Dans les sociétés pratiquant le mariage précoce et forcé, les filles sont mariées jeunes car elles sont considérées comme un poids pour la famille, le mariage permet aux parents d’avoir une bouche en moins à nourrir, de s’enrichir et de créer des alliances stratégiques avec une autre famille. Pour certains, l’honneur d’une famille passe par la virginité féminine : les parents marient leurs filles bien avant qu’elles ne soient prêtes à avoir des relations sexuelles afin d’éviter qu’elles ne tombent enceinte et ne puissent plus être mariées. Selon certaines croyances populaires, les filles mariées ont atteint l’âge adulte et n’ont donc plus besoin d’aller à l’école, la première conséquence de leur mariage est généralement leur déscolarisation.
Les mariages précoces entraînent souvent violences et abus sexuels, ainsi que de gros risques pour la santé des filles : les grossesses précoces sont la première cause de mortalité infantile et maternelle, et les relations sexuelles non protégées les exposent au VIH.
Les mariages précoces maintiennent ainsi les filles dans leur statut inférieur à l’homme et ne leur permettent pas de sortir de la pauvreté.

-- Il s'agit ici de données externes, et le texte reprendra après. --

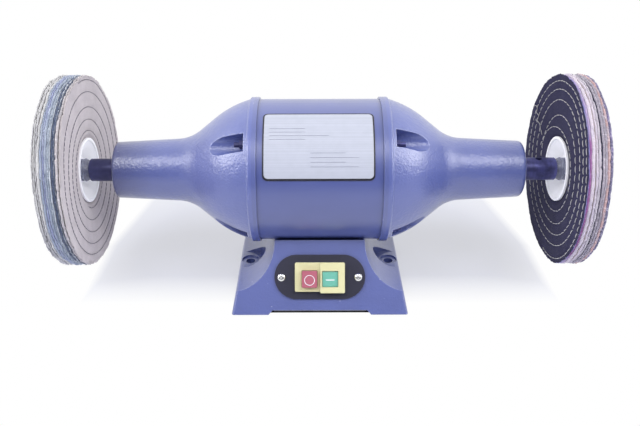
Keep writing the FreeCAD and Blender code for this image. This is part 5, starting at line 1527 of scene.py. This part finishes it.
@dataclass
class Studio:
    """White floor, soft lamps and the camera.

    The floor's painted shade fades over shade_reach from its middle, ends beside the machine over shade_side
    and in front of it over shade_front, and is solid under the body as far as the notch reaches.  The
    surroundings' light is a sum of ramps, each with two places on its axis and the light at both.
    """

    image_width: float = 640.0
    focal: float = 705.27
    sensor: float = 36.0
    axis_column: float = 313.0
    place: Point = (-0.00585, -0.6853, 0.4398)
    pitch: float = math.radians(28.26)
    roll: float = math.radians(0.17)
    floor_size: float = 2.6
    shade_middle: Point = (0.0, 50 * MM, 0.0)
    shade_squeeze: float = 0.75
    shade_reach: Pair = (160 * MM, 320 * MM)
    shade_light: float = 0.53
    shade_side: Pair = (226 * MM, 256 * MM)
    shade_slant: float = 0.2
    shade_front: Pair = (-5 * MM, -120 * MM)
    notch_front: float = -136.4 * MM
    notch_half: float = 55 * MM
    notch_shade_colour: Colour = srgb(40, 38, 60)
    paper_lit: Colour = srgb(232, 234, 246)
    shaded_paper_seen: Colour = srgb(180, 184, 206)
    light_above: Sequence[float] = (0.1, 0.9, 0.0, 0.62)
    light_aside: Sequence[float] = (0.3, 1.0, 0.0, 0.35)
    light_behind: Sequence[float] = (-0.1, 0.8, 0.05, 0.5)
    light_mirrored: Sequence[float] = (-0.1, 0.3, 0.0, 0.5)
    boxes: Sequence[SoftBox] = (
        SoftBox("front_box", place=(0.55, -0.72, 1.2), aim=(0.1, 0.0, 0.12), width=0.5, power=6.2),
        SoftBox("side_box", place=(1.3, -0.3, 0.8), aim=(0.0, 0.0, 0.12), width=0.8, power=13.0),
    )

    def camera(self) -> None:
        """The camera at its viewpoint, pitched down and rolled a little."""
        data = bpy.data.cameras.new("camera")
        data.sensor_width = self.sensor
        data.lens = self.focal * self.sensor / self.image_width
        data.shift_x = 0.5 - self.axis_column / self.image_width
        data.clip_start, data.clip_end = 0.01, 50.0
        camera = linked("camera", data)
        camera.location = self.place
        camera.rotation_euler = (math.pi / 2 - self.pitch, self.roll, 0.0)
        bpy.context.scene.camera = camera

    def floor(self) -> None:
        """A pale floor that keeps the object's shadow, with painted shade near and under the machine, and
        shows white elsewhere.
        """
        deselect()
        bpy.ops.mesh.primitive_plane_add(size=self.floor_size)
        floor = christen("studio_floor")
        made = bpy.data.materials.new("studio_paper")
        made.use_nodes = True
        w = Wiring(made.node_tree)
        shader = made.node_tree.nodes["Principled BSDF"]
        path = w.node("LightPath").outputs
        x, y, _ = w.axes(w.place(self.shade_middle))
        across = w.size(x)
        around = w.span(w.reach(w.times(x, self.shade_squeeze), y), *self.shade_reach, self.shade_light, 1.0)
        aside = w.span(w.plus(across, w.times(w.larger(y, 0.0), self.shade_slant)), *self.shade_side)
        lit = w.larger(w.larger(around, aside), w.span(y, *self.shade_front))
        # Painted shade: under the body's front notch the floor is dark and gets no white glow.
        below = w.times(w.math("GREATER_THAN", y, self.notch_front), w.math("LESS_THAN", y, 0.0))
        notch = w.times(w.math("LESS_THAN", across, self.notch_half), below)
        lit = w.times(lit, w.rest(notch))
        # Camera rays see a darker paper than bounced light does: painted shade where the floor's own shading
        # shows.
        paper = w.blend(path["Is Camera Ray"], self.paper_lit, self.shaded_paper_seen)
        w.fill(shader, {"Base Color": w.blend(notch, paper, self.notch_shade_colour), "Roughness": 0.9,
                        "Specular IOR Level": 0.1})
        seen = w.larger(path["Is Camera Ray"], w.larger(path["Is Glossy Ray"], path["Is Transmission Ray"]))
        glow = w.node("Emission", {"Color": WHITE, "Strength": 1.0})
        mixed = w.node("MixShader")
        for socket, value in zip(mixed.inputs, (w.times(seen, lit), shader.outputs[0], glow.outputs[0])):
            w.put(socket, value)
        w.put(made.node_tree.nodes["Material Output"].inputs["Surface"], mixed.outputs[0])
        floor.data.materials.append(made)

    def world(self) -> None:
        """White surroundings for what is seen and mirrored, softer for the light they give."""
        world = bpy.data.worlds.new("studio_world")
        bpy.context.scene.world = world
        world.use_nodes = True
        w = Wiring(world.node_tree)
        back = world.node_tree.nodes["Background"]
        path = w.node("LightPath").outputs
        x, y, z = w.axes(w.node("TexCoord").outputs["Generated"])
        above, aside = w.span(z, *self.light_above), w.span(w.size(x), *self.light_aside)
        behind = w.span(y, *self.light_behind)
        mirrored = w.times(path["Is Glossy Ray"], w.span(y, *self.light_mirrored))
        lit = w.plus(w.plus(above, aside), w.plus(behind, mirrored))
        seen = w.larger(path["Is Camera Ray"], path["Is Transmission Ray"])
        w.fill(back, {"Color": WHITE, "Strength": w.larger(seen, lit)})

    def build(self) -> None:
        """Sets up the whole studio."""
        self.camera()
        self.floor()
        self.world()
        for label, side in SIDES.items():
            for box in self.boxes:
                box.hang(label, side)
        bpy.context.scene.view_settings.view_transform = "Standard"


# --- the machine --------------------------------------------------------------------------------------------


@dataclass
class Carcass:
    """The construction nodes that show as they are, each dressed by its material slot."""

    nodes: dict[str, Piece]

    def build(self) -> None:
        """Gives every construction node its finish."""
        for name, piece in sorted(self.nodes.items()):
            for slot in piece.material_slots:
                finish = OWN_DRESS.get(name) or DRESS.get(slot.material.name.split(".")[0])
                if finish:
                    slot.material = finish.material()
                    LOG.info("%s wears %s", name, finish.name)


def main() -> None:
    """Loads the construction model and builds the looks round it."""
    logging.basicConfig(level=logging.INFO, format="%(message)s")
    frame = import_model()
    Carcass(frame["nodes"]).build()
    RatingPlate().build()
    SwitchPanel().build()
    for name, side in SIDES.items():
        SpindleThread(side, name).build()
    Buff(-1, "left", LEFT_PLIES, LEFT_SEAM, DARK_YARN, "left_cloth", seed=11,
         lean=(1.05 * MM, 0.5 * MM, -0.575 * MM), stitch=4.6 * MM, stitch_gap=0.7 * MM,
         stitch_radius=0.3 * MM, rag=0.95 * MM).build()
    Buff(1, "right", RIGHT_PLIES, RIGHT_SEAM, CREAM_YARN, "right_cloth", seed=23,
         lean=(-0.25 * MM, -0.75 * MM, -1.25 * MM), stitch=7.0 * MM, stitch_gap=1.7 * MM,
         stitch_radius=0.4 * MM, rag=0.7 * MM).build()
    Studio().build()


if __name__ == "__main__":
    main()
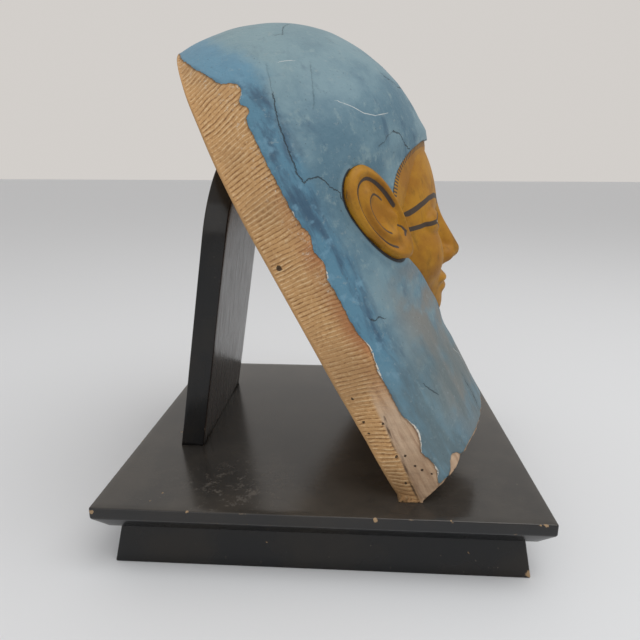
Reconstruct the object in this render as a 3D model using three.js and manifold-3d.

Il s’agit d’une situation injuste et d’un énorme potentiel perdu pour le développement des communautés et des pays.
Un Code de la famille a réviser
Le Code de la famille du Sénégal comprend encore certaines dispositions discriminantes à l’égard des femmes :
- Le mariage ne peut être contracté qu’entre un homme âgé de plus de 18 ans et une femme âgée de plus de 16 ans.
- Le mariage peut être conclu soit sous le régime de la polygamie, auquel cas l’homme ne peut avoir simultanément plus de quatre épouses, soit sous le régime de la limitation de polygamie, soit sous le régime de la monogamie. Faute par l’homme de souscrire l’une des options, le mariage est placé sous le régime de la polygamie.
- Le choix de la résidence du ménage appartient au mari ; la femme est tenue d’y habiter avec lui et il est tenu de l’y recevoir.
- La puissance paternelle sur les enfants légitimes appartient conjointement au père et à la mère. Durant le mariage, elle est exercée par le père en qualité de chef de famille.
Le Sénégal a pourtant signé le Protocole à la charte africaine des droits de l’Homme et des peuples relatif aux droits de la femme en Afrique (Protocole CADHP, adopté à Maputo le 11 juillet 2003, ratifié en 2004) qui fixe l’âge minimum à 18 ans pour le mariage des filles.
En 2014, le Conseil économique, social et environnement alertait les pouvoirs publics
Un rapport du Conseil économique, social et environnement (CESE) de 2014 [2]
note ainsi « Sur le plan légal, des obstacles entravent la jouissance des droits des femmes sur une base égalitaire avec les hommes. On notera le faible niveau d’harmonisation des textes juridiques nationaux avec les conventions internationales ratifiées, sans réserve, par le Sénégal [...], le besoin de toilettage de certains textes nationaux encore discriminatoires... »Ce rapport est pour l’instant resté lettre morte.
Elles et ils se battent pour que ça change
La situation évolue donc très lentement, malgré les efforts de plusieurs institutions et associations. En voici quelques unes :
- Le Réseau des femmes juristes du Sénégal qui lutte notamment pour l’évolution du droit sénégalais.
- la Fédération des associations féminines du Sénégal (FAFS) qui accompagne des groupements et associations féminines pour le développement d’activités de formation, d’éducation sexuelle et de création de richesses, en vue de l’autonomisation de la femme.
- Le Conseil sénégalais des femmes (COSEF), créé en 1995 pour influencer les projets sociétaux des partis politiques, en vue d’une meilleure prise en compte des droits de la femme dans les lois, politiques sectorielles et programmes.
- Le Laboratoire genre de l’IFAN dont le but est de contribuer par la recherche et la formation à la promotion de l’égalité des sexes et de l’équité de genre.
- Plan international qui travaille au Sénégal depuis 1982 pour promouvoir les droits de l’enfant et l’égalité des filles.
- L’Unicef qui défend la cause des enfants dans le monde.